Almost twenty years after forbidding him to contact her, Vita receives an email from her old benefactor, Royce. Once, she was one of his brightest protégées; now her career has stalled and Royce is ailing, and each has a need to settle accounts.

Beyond their murky shared history, both have lost beloveds, one to an untimely death, another to a strange disappearance. And both are trying to free themselves from deeper pasts, Vita from the inheritance of her birthplace, Royce from the grip of the ancient city of Pompeii and the secrets of the Garden of the Fugitives. Between what's been repressed and what has been excavated are disturbances that reach back through decades, even centuries.

Addictive and unsettling, In the Garden of the Fugitives is a masterpiece of duplicity and counterplay, as brilliantly illumination as it is surprising - about the obscure workings of guilt in the human psyche, the compulsion to create, and the dangerous morphing of desire into control.

Published by Penguin Random House (Australia), Farrar, Straus & Giroux (USA), Hamish Hamilton (UK), and Editions Heloise d'Ormesson (France)

Reviews

  • “A marvel of tone and texture . . . A novel that holds itself suspended between an intellectual suspicion of the form’s ability to transmit truth and a revelling in the possibilities it still holds for doing so. The personal and the political, the intimate self and the national whole, the deep past and the tiny sliver of present we inhabit are all concentrated in these pages. If, as Freud once said, the stones of antiquity speak to us, then Dovey is their exemplary oracle.”

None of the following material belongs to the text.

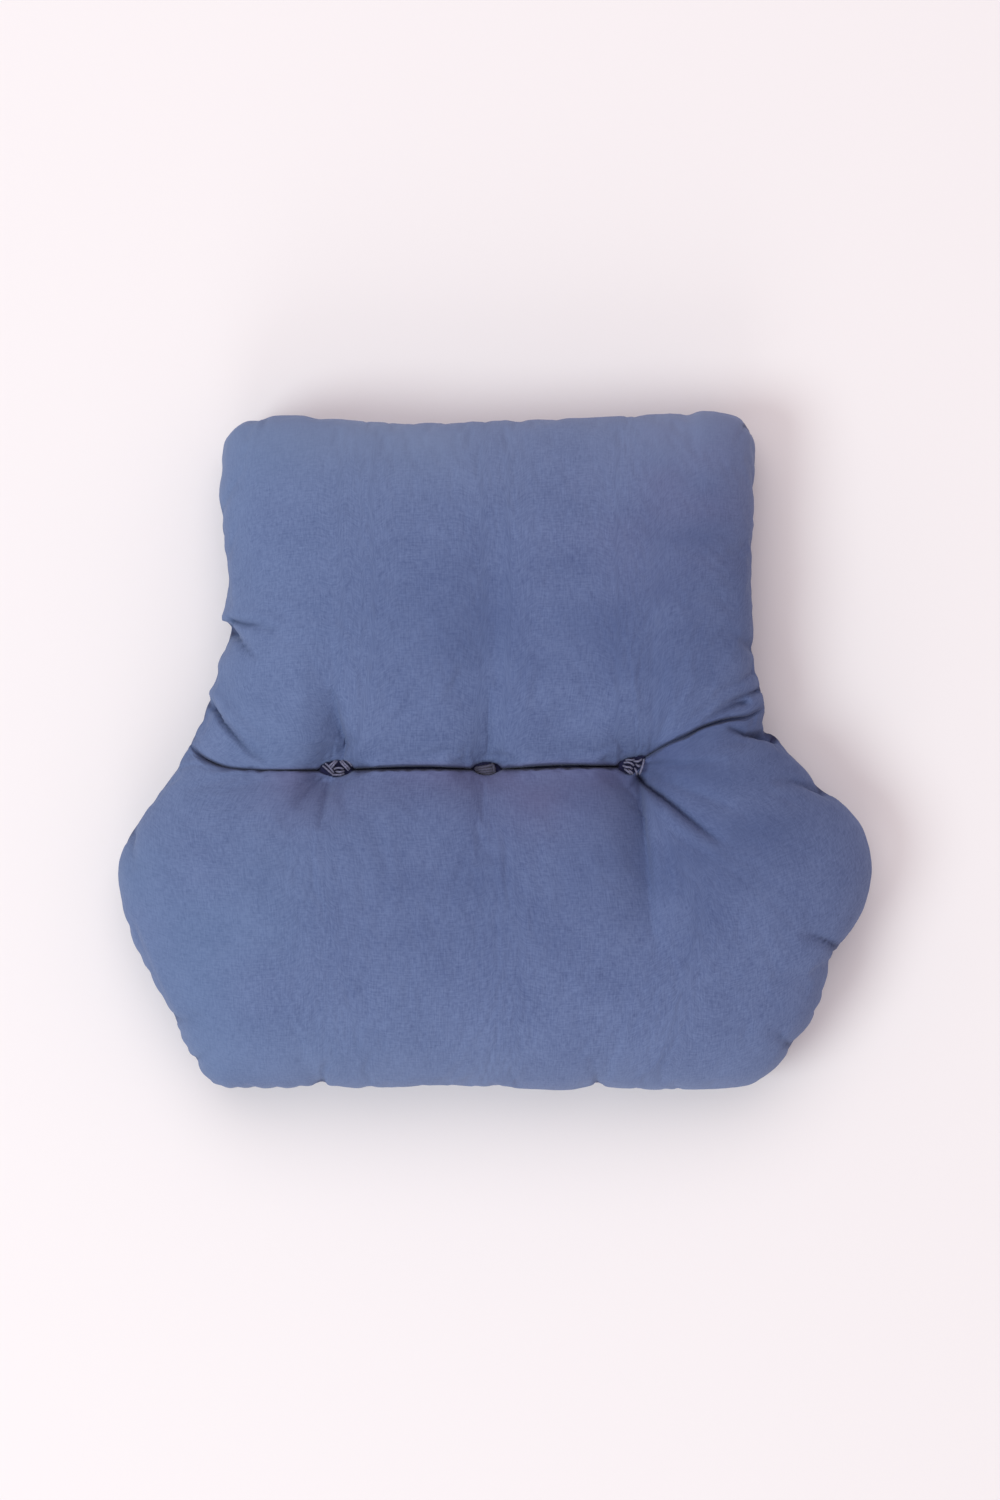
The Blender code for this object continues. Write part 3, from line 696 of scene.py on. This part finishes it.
def finer(coarse):
    """A coarse grid of moves with a new row and column between each two, placed by a cubic."""
    for axis in (0, 1):
        values = np.moveaxis(coarse, axis, 0)
        ends = np.concatenate([values[:1], values, values[-1:]])
        between = (9 * (ends[1:-2] + ends[2:-1]) - ends[:-3] - ends[3:]) / 16
        fine = np.empty((2 * len(values) - 1, *values.shape[1:]))
        fine[::2], fine[1::2] = values, between
        coarse = np.moveaxis(fine, 0, axis)
    return coarse


def grid_faces(index, order=(0, 1, 2, 3)):
    """The faces between the points of a grid of indices."""
    corners = [index[:-1, :-1], index[:-1, 1:], index[1:, 1:], index[1:, :-1]]
    return np.stack([corners[corner].ravel() for corner in order], 1).tolist()


def back_indices(front_index, step):
    """Indices of the back's points, which share the front's edge: every step-th point of both."""
    index = front_index[::step, ::step].copy()
    rows, columns = index.shape[0] - 2, index.shape[1] - 2
    index[1:-1, 1:-1] = front_index.size + np.arange(rows * columns).reshape(rows, columns)
    return index


def inner_points(grid, step):
    """Every step-th point of a grid without those on its edge."""
    return grid[::step, ::step][1:-1, 1:-1].reshape(-1, grid.shape[-1])


def add_mesh(name, vertices, faces, material, uvs=None):
    """A smooth-shaded mesh object from points in millimetres."""
    mesh = bpy.data.meshes.new(name)
    mesh.from_pydata((np.asarray(vertices) * METRES_PER_MM).tolist(), [], faces)
    mesh.update()
    mesh.shade_smooth()
    if material is not None:
        mesh.materials.append(material)
    if uvs is not None:
        layer = mesh.uv_layers.new(name="cloth")
        corners = np.zeros(len(mesh.loops), int)
        mesh.loops.foreach_get("vertex_index", corners)
        layer.data.foreach_set("uv", (np.asarray(uvs)[corners] * METRES_PER_MM).astype(np.float32).ravel())
    obj = bpy.data.objects.new(name, mesh)
    bpy.context.scene.collection.objects.link(obj)
    return obj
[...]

    - Geordie Williamson, Weekend Australian

  • “This epistolary novel begins with a letter that breaks seventeen years of silence between a rich, elderly man with a broken heart and his former protegee, a frustrated filmmaker with a complicated family history. At first, they warily skirt the strange origins of their relationship and the ominous terms of their parting. But, hoping to "get rid of whatever it is that blocks" them, they begin to confront the jealousy and complicity that they have avoided, through intertwining narratives that traverse time and place. Bound together by obsessive guilt, the correspondents try to understand the deeds and desires of their pasts but fear that "the more we uncover through excavating, the more we potentially obscure." ”

    - The New Yorker

  • “An elegant...impressive, thought-provoking novel that examines the complexities of racism and guilt as well as transactional relationships...Dovey begins to address these charged questions with a sharp focus on the stories we tell ourselves and others. It’s an important conversation. ”

    - The New York Times

  • “[Dovey] is one of the most exciting writers working in Australia today...An expansive and exploratory novel...genuinely bold and original...In the Garden of the Fugitives is a remarkable book and its author is a star.”